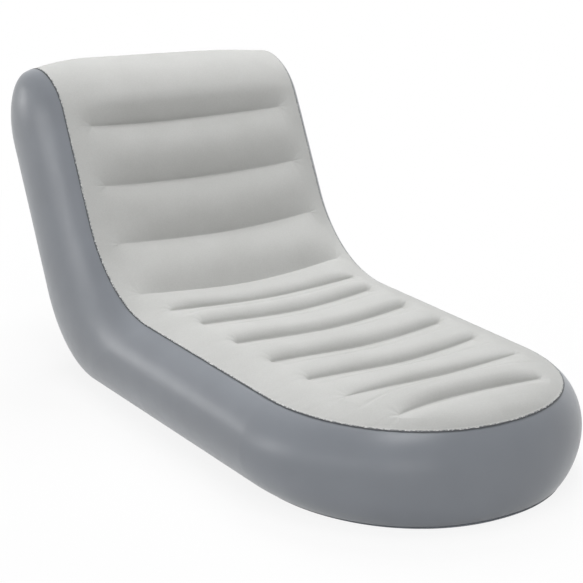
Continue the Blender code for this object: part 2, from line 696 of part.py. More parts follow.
def make_stopper_cap(parent, material):
    """Stopper with a tapered plug, a pull tab and the barrel of its hinge, about its own hinge."""
    _, _, _, stopper_low = valve_heights()
    axis = stopper_low + STOPPER_THICKNESS / 2
    low = stopper_low - axis
    high = low + STOPPER_THICKNESS
    plug = STOPPER_BORE - GAP
    profile = [(0.0, low - PLUG_DEPTH), (plug - PLUG_TAPER, low - PLUG_DEPTH), (plug, low),
               (STOPPER_RADIUS, low), (STOPPER_RADIUS, high), (0.0, high)]
    mesh = turned_mesh("stopper_cap", profile, ROUND_STEPS)
    mesh.transform(Matrix.Translation((0.0, HINGE_OFFSET, 0.0)))
    cap = new_object("stopper_cap", mesh, material, parent)
    half = HINGE_WIDTH / 2
    under = low + ARM_RELIEF
    over = high - ARM_RELIEF
    arm = tool("hinge_arm", box_mesh("hinge_arm", (-half, 0.0, under), (half, HINGE_OFFSET, over)), parent)
    tab_end = HINGE_OFFSET + STOPPER_RADIUS + TAB_REACH
    tab = tool("pull_tab", box_mesh("pull_tab", (-TAB_WIDTH / 2, HINGE_OFFSET, under),
                                    (TAB_WIDTH / 2, tab_end, over)), parent)
    turn = Matrix.Rotation(pi / 2, 4, "Y")
    reach = half + EAR_WIDTH
    round_end = STOPPER_THICKNESS / 2
    barrel = turned_mesh("hinge_barrel", [(0.0, -reach), (HINGE_PIN, -reach), (HINGE_PIN, -half),
                                          (round_end, -half), (round_end, half),
                                          (HINGE_PIN, half), (HINGE_PIN, reach), (0.0, reach)],
                         SMALL_STEPS)
    barrel.transform(turn)
    for piece in (arm, tab, tool("hinge_barrel", barrel, parent)):
        combine(cap, piece, "UNION")
    return cap


def make_valve(outline, base_sheet, materials):
    """The valve sits on the flat middle of the rear channel between the second and third beam."""
    seat = outline.point(outline.valve_place - VALVE_PATCH_HALF, 0.0)
    seat = (seat + outline.point(outline.valve_place + VALVE_PATCH_HALF, 0.0)) / 2
    up = Vector((0.0, sin(LEAN), cos(LEAN)))
    out = Vector((0.0, cos(LEAN), -sin(LEAN)))
    across = up.cross(out)
    frame = Matrix((across, up, out)).transposed().to_4x4()
    frame.translation = Vector(seat)
    mount = bpy.data.objects.new("valve_axis", None)
    bpy.context.scene.collection.objects.link(mount)
    mount.matrix_world = frame
    radius = NECK_RADIUS + NECK_CLEARANCE
    hole = turned_mesh("neck_hole", [(0.0, -OVERRUN), (radius, -OVERRUN), (radius, OVERRUN),
                                     (0.0, OVERRUN)], ROUND_STEPS)
    combine(base_sheet, tool("neck_hole", hole, mount), "DIFFERENCE")
    make_valve_base(mount, materials["valve_plastic"])
    make_seal_ring(mount, materials["seal_rubber"])
    make_valve_body(mount, materials["valve_plastic"])
    make_flap_spider(mount, materials["valve_plastic"])
    make_check_flap(mount, materials["flap_silicone"])
    hinge = bpy.data.objects.new("cap_axis", None)
    bpy.context.scene.collection.objects.link(hinge)
    hinge.parent = mount
    hinge.location = (0.0, -HINGE_OFFSET, valve_heights()[3] + STOPPER_THICKNESS / 2)
    make_stopper_cap(hinge, materials["valve_plastic"])


def build():
    clear_scene()
    materials = {name: make_material(name) for name in MATERIALS}
    outline = Outline()
    make_top_sheet(outline, materials["flocked_vinyl"])
    make_side_band(outline, materials["band_vinyl"])
    base_sheet = make_base_sheet(outline, materials["base_vinyl"])
    for number in range(len(outline.top_grooves)):
        back = number - SEAT_GROOVES + 1
        name = "back_beam_" + str(back) if back > 0 else "seat_beam_" + str(number + 1)
        make_beam(outline, number, name, materials["beam_vinyl"])
    make_valve(outline, base_sheet, materials)


build()
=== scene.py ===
"""Inflatable lounger: flocked top sheet, vinyl side band and base, welds, raw sheet edge and air valve."""
from math import cos, pi, radians, sin, tan

import bmesh
import bpy
import numpy as np
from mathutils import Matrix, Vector


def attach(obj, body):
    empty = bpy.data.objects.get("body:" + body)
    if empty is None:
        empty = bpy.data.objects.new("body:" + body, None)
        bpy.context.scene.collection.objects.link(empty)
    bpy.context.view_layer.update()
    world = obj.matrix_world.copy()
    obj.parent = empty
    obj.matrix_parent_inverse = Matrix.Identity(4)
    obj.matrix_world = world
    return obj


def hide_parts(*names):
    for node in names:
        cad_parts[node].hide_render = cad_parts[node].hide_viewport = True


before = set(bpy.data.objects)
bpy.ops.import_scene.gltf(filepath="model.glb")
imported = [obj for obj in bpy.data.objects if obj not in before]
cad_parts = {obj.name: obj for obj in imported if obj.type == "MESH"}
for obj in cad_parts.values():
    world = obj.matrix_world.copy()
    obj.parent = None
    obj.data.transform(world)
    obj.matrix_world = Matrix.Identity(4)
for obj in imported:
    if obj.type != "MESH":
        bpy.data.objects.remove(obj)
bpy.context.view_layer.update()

# Outline of the air chamber at its seams
HALF_WIDTH = 0.325
SEAT_RUN = 0.738
FOOT_START_Y = -0.435287
FOOT_DEPTH = 0.359
BASE_FOOT_DEPTH = 0.366
FOOT_ROUNDNESS = 2.12
FOOT_SEAM_HEIGHT = 0.209
CORNER_SEAM_HEIGHT = 0.222
LEAN = radians(26.6)
BACK_THICKNESS = 0.314
CROWN_CENTRE_HEIGHT = 0.580
SEAT_BEND_RADIUS = 0.343
BASE_BEND_RADIUS = 0.274
SEAT_BULGE = 0.074
FOOT_BULGE = 0.033
BACK_BULGE = 0.064
BAND_FULLNESS = 1.5
CROWN_TAPER = 0.8

# Sheets and welds
SHEET = 0.0010
GAP = 0.0003
SEAT_CREST = 0.036
BACK_CREST = 0.030
CROWN_CREST = 0.0038
CROWN_TILT = 0.008
NOSE_DROOP = 0.007
REAR_CREST = 0.022
FLOOR_CREST = 0.002
FLOOR_GROOVE = 0.006
BASE_GROOVE_SAG = 0.004
TOP_EDGE_ROUND = 0.140
FOOT_EDGE_ROUND = 0.070
REAR_EDGE_ROUND = 0.050
SEAT_STRIP_HALF = 0.0050
BACK_STRIP_HALF = 0.0015
BASE_STRIP_HALF = 0.0080
WELD_END_REACH = 0.050
BACK_END_REACH = 0.072
WELD_MIDDLE_ROUND = 0.35
FRONT_RUN = 0.029
FRONT_STEEPNESS = 0.54
BACK_STEEPNESS = 0.85
SHELF_REACH = 0.056
SHELF_CREASE = 0.0044
LAP = 0.0034
BASE_LAP = 0.0060
REAR_LAP = 0.010

# The eleven welds, foot to crown: place, half length, height of the ends and sag of the middle
WELD_PLACE_SHARES = (0.055, 0.129, 0.212, 0.289, 0.367, 0.457, 0.516, 0.584, 0.669, 0.753, 0.838)
WELD_HALF_SHARES = (0.572, 0.711, 0.702, 0.714, 0.723, 0.729, 0.788, 0.868, 0.840, 0.825, 0.822)
WELD_RISE_SHARES = (0.42, 0.68, 0.46, 0.36, 0.32, 0.34, 0.42, 0.10, 0.26, 0.10, 0.04)
WELD_SAG_SHARES = (-0.12, 0.30, 0.44, 0.44, 0.44, 0.44, 0.36, 0.58, 0.48, 0.36, 0.27)
SEAT_WELDS = 7
HEEL_WELD_SHARE = 0.542
REAR_WELD_SHARES = (-0.0559, 0.5165, 0.8927)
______
[Task instructions]
Quote the listing above, but only from the line that shows "hinge.parent = mount" through the line that shows "imported = [obj".

[Written solution]
    hinge.parent = mount
    hinge.location = (0.0, -HINGE_OFFSET, valve_heights()[3] + STOPPER_THICKNESS / 2)
    make_stopper_cap(hinge, materials["valve_plastic"])


def build():
    clear_scene()
    materials = {name: make_material(name) for name in MATERIALS}
    outline = Outline()
    make_top_sheet(outline, materials["flocked_vinyl"])
    make_side_band(outline, materials["band_vinyl"])
    base_sheet = make_base_sheet(outline, materials["base_vinyl"])
    for number in range(len(outline.top_grooves)):
        back = number - SEAT_GROOVES + 1
        name = "back_beam_" + str(back) if back > 0 else "seat_beam_" + str(number + 1)
        make_beam(outline, number, name, materials["beam_vinyl"])
    make_valve(outline, base_sheet, materials)


build()
=== scene.py ===
"""Inflatable lounger: flocked top sheet, vinyl side band and base, welds, raw sheet edge and air valve."""
from math import cos, pi, radians, sin, tan

import bmesh
import bpy
import numpy as np
from mathutils import Matrix, Vector


def attach(obj, body):
    empty = bpy.data.objects.get("body:" + body)
    if empty is None:
        empty = bpy.data.objects.new("body:" + body, None)
        bpy.context.scene.collection.objects.link(empty)
    bpy.context.view_layer.update()
    world = obj.matrix_world.copy()
    obj.parent = empty
    obj.matrix_parent_inverse = Matrix.Identity(4)
    obj.matrix_world = world
    return obj


def hide_parts(*names):
    for node in names:
        cad_parts[node].hide_render = cad_parts[node].hide_viewport = True


before = set(bpy.data.objects)
bpy.ops.import_scene.gltf(filepath="model.glb")
imported = [obj for obj in bpy.data.objects if obj not in before]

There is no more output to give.